Hal ini relatif kecil karena barang kebutuhan pokok seperti beras, daging, sayur, dan susu tetap dibebaskan dari PPN. Lebih lanjut, sebagian besar kenaikan PPN diterapkan pada barang mewah, seperti daging wagyu, pendidikan internasional, dan layanan kesehatan VIP.
Pardede menjelaskan, kenaikan PPN sering kali terjadi di negara-negara dengan pendapatan per kapita tinggi. Sebab, warga negara dengan pendapatan tinggi memiliki daya beli lebih baik, sehingga dampak kenaikan PPN terhadap konsumsi cenderung lebih moderat.

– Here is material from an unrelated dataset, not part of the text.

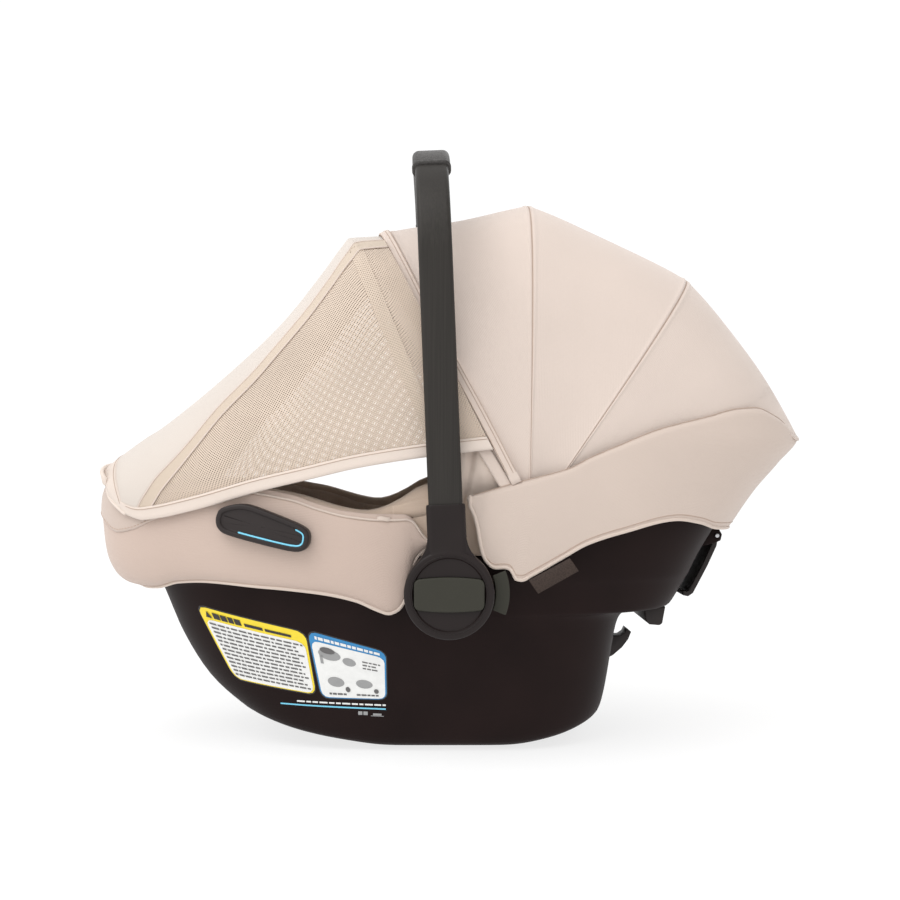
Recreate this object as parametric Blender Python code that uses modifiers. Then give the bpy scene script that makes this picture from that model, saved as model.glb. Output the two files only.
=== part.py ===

PPN sering digunakan sebagai sumber utama pendapatan pemerintah untuk mendanai program sosial dan pembangunan yang melibatkan redistribusi kekayaan.
Tarif PPN di negara maju seperti Prancis 20 persen, Inggris 20 persen, dan Jerman 19 persen lebih tinggi dibandingkan rata-rata global dan juga Indonesia 12 persen per 2025.
Indonesia merupakan negara berpenghasilan menengah, dengan Gross Domestic Product (GDP) per kapita pada 2024 diperkirakan mencapai USD5,039 dan diharapkan meningkat menjadi USD5,444 pada 2025.
Penerapan kenaikan PPN ini telah disesuaikan dengan kondisi masyarakat, karena barang kebutuhan pokok (beras, daging, ikan, sayur-sayuran, susu segar) tetap bebas PPN, sehingga tidak membebani kelompok berpendapatan rendah.
Meskipun tarif PPN Indonesia masih lebih rendah dari rata-rata global, kebijakan ini mencerminkan langkah untuk meningkatkan ruang fiskal tanpa mengorbankan daya beli kelompok rentan.